También es vital seguir valorando la voz de aquellos que están en las trincheras: los docentes que día a día enfrentan y superan los desafíos del aula. Ellos son los verdaderos expertos, aunque no tengan miles de seguidores en X (los modernos en Bluesky), Instagram, TikTok, ni perfil profesional en LinkedIn.
En conclusión y para no hacerme pesado (bueno, simplemente, porque mi mente a estas horas no da más de ella), los supuestos gurús de la educación son un recordatorio de que vivimos en tiempos donde la apariencia puede pesar más que la sustancia. Sin embargo, no debemos perder de vista que la educación de calidad se construye con trabajo duro, experiencia y, sobre todo, con una comprensión profunda de lo que realmente sucede en las aulas y en los lugares donde se gestiona todo.
Yo les pediría a algunos… menos palabras grandilocuentes y más hechos concretos, por favor.

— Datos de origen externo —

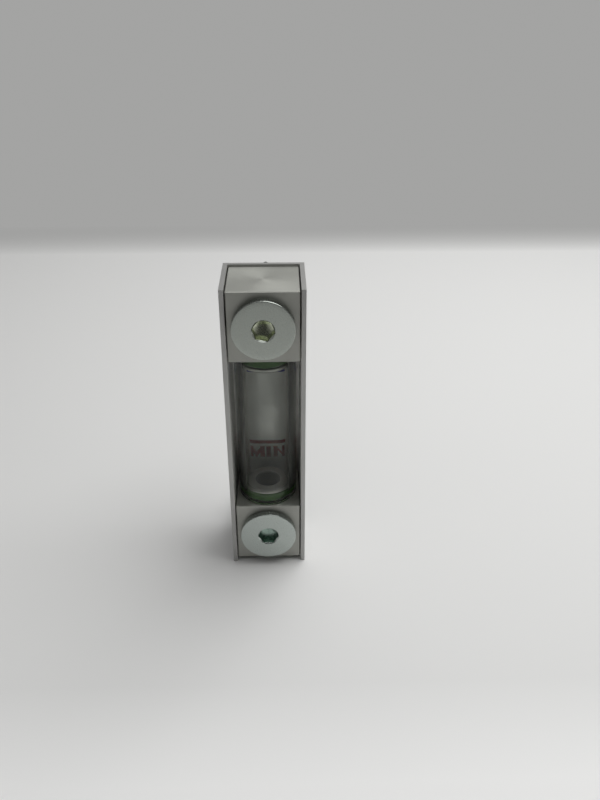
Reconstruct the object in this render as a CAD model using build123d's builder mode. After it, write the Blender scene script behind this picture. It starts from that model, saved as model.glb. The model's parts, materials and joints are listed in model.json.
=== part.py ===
from build123d import *
from math import radians, sqrt, tan
import os

# Tank level gauge: a glass sight tube between two end blocks, held in a
# channel-shaped guard. A hollow screw goes through each block, through the
# guard's back and on through the tank wall, and a nut holds it there.
#
# Millimetres. X is across the gauge, +Y points into the tank and +Z is up.
# The plane y = 0 is the guard's back, which faces the tank wall, x = 0 is the
# plane of symmetry and z = 0 is the guard's lower end.

# Driving dimensions -------------------------------------------------------

screw_pitch = 127.0            # height between the two hollow screws

tube_diameter = 32.0           # outside of the glass
tube_wall = 4.0
tube_end_play = 0.3            # from each end of the glass to its block
tube_edge_break = 0.4

block_side_margin = 1.7        # block beside the glass, left and right
block_face_margin = 0.5        # block in front of and behind the glass
block_height = 37.0
block_edge_break = 0.35

guard_wall = 2.3
guard_inner_radius = 0.8
guard_edge_break = 0.2
block_side_play = 0.5          # block to guard, left and right
flange_lip = 0.7               # guard's front edges stand past the blocks
block_foot_gap = 2.8           # lower block above the guard's lower end
block_top_gap = 1.2            # upper block below the guard's upper end

spigot_length = 8.2            # reaches this far into the glass
spigot_play = 0.15             # spigot to the bore of the glass
spigot_wall = 2.3              # metal between the O-ring groove and the port
spigot_lead_in = 0.8           # chamfer that finds the bore of the glass
port_edge_break = 0.4
groove_width = 6.2             # from the block's face
o_ring_thickness = 3.2         # squeezed between the groove and the glass
o_ring_width = 5.0             # along the tube, once squeezed

screw_diameter = 16.0
screw_play = 0.1               # screw to the bore of its block
head_overhang = 7.4            # head past the shank, all round
head_thickness = 3.5
head_edge_radius = 0.4
head_back_break = 0.3
socket_width = 10.0            # across the flats of the hexagon
socket_depth = 6.0
socket_lead_in = 0.8           # countersink past the flats, at the face
drill_point_angle = 118.0
oil_bore_diameter = 7.0
neck_wall = 2.75               # metal round the oil bore at the neck
neck_margin = 1.5              # neck past the port, to the front and back
cross_hole_diameter = 7.0
screw_end_break = 1.2
screw_free_end = 8.5           # screw past its nut
upper_socket_turn = 10.0       # degrees that each socket stopped at
lower_socket_turn = 0.0

head_seal_thickness = 1.5
head_seal_proud = 0.35         # seal stands out of its recess
head_seal_inset = 1.9          # seal inside the head's rim
seal_bore_play = 0.5           # seals and washers round the screw
seal_recess_play = 0.15

boss_wall = 4.0                # boss round the screw, through the guard
boss_play = 0.3                # boss to the hole in the guard
wall_seal_overlap = 1.5        # wall seal past the boss
wall_seal_thickness = 3.0

washer_rim_step = 0.2          # washer smaller than the screw's head, all round
washer_thickness = 3.0
washer_edge_break = 0.3

nut_width = 24.0               # across flats
nut_height = 13.0
nut_face_slope = 30.0          # degrees, of the chamfer on its corners
nut_lead_in = 0.8
nut_thread_play = 0.05
upper_nut_turn = 33.0
lower_nut_turn = 8.0

mark_overhang = 0.25           # past the glass, on each side
mark_height = 2.2
mark_film = 0.1                # thickness of the print
min_mark_from_block = 22.7     # mark's middle, from the lower block's face
max_mark_from_block = 20.8     # mark's middle, from the upper block's face

# Sizes and places that follow ---------------------------------------------

tube_radius = tube_diameter / 2
mark_width = tube_diameter + 2 * mark_overhang
tube_bore_radius = tube_radius - tube_wall

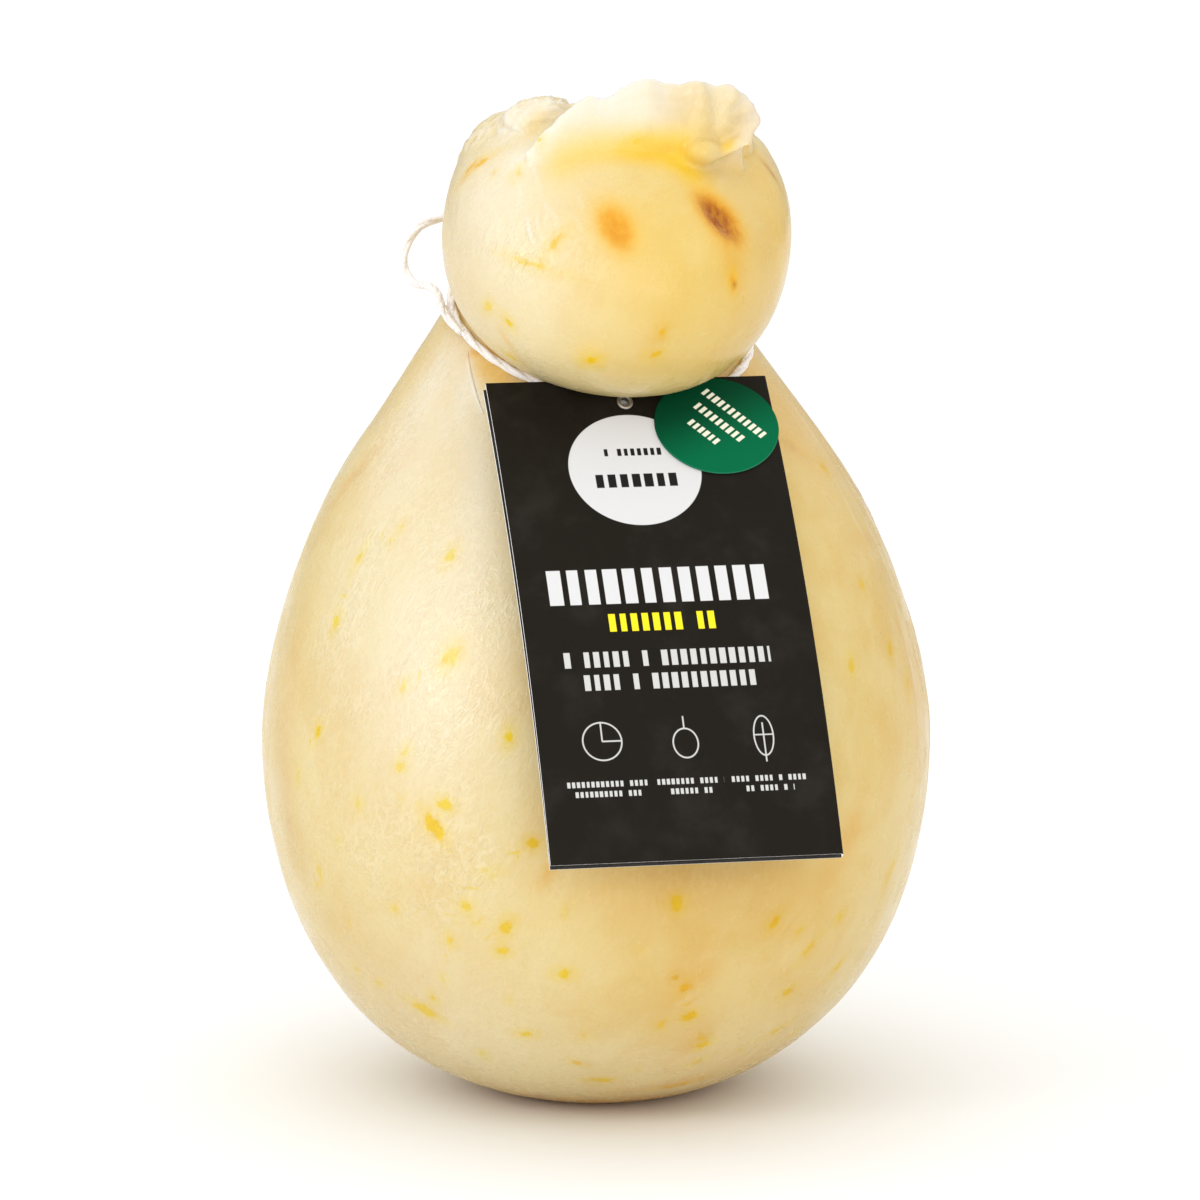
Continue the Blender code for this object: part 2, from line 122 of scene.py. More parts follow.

Eso sí, reconozco que es mucho más cómodo echar las culpas a los demás, dejar tu trabajo para ir a presentar tu libro o conceder, en algún medio, una entrevista para hablar hoy de IA, mañana de didáctica del uso de la cuchara y, si se tercia, de cómo afecta la existencia de los leones de mar al aprendizaje del alumnado con necesidades educativas especiales.
No me lo tengáis en cuenta. Hoy he dormido un poco mejor que ayer pero, por desgracia, sigo durmiendo demasiado poco.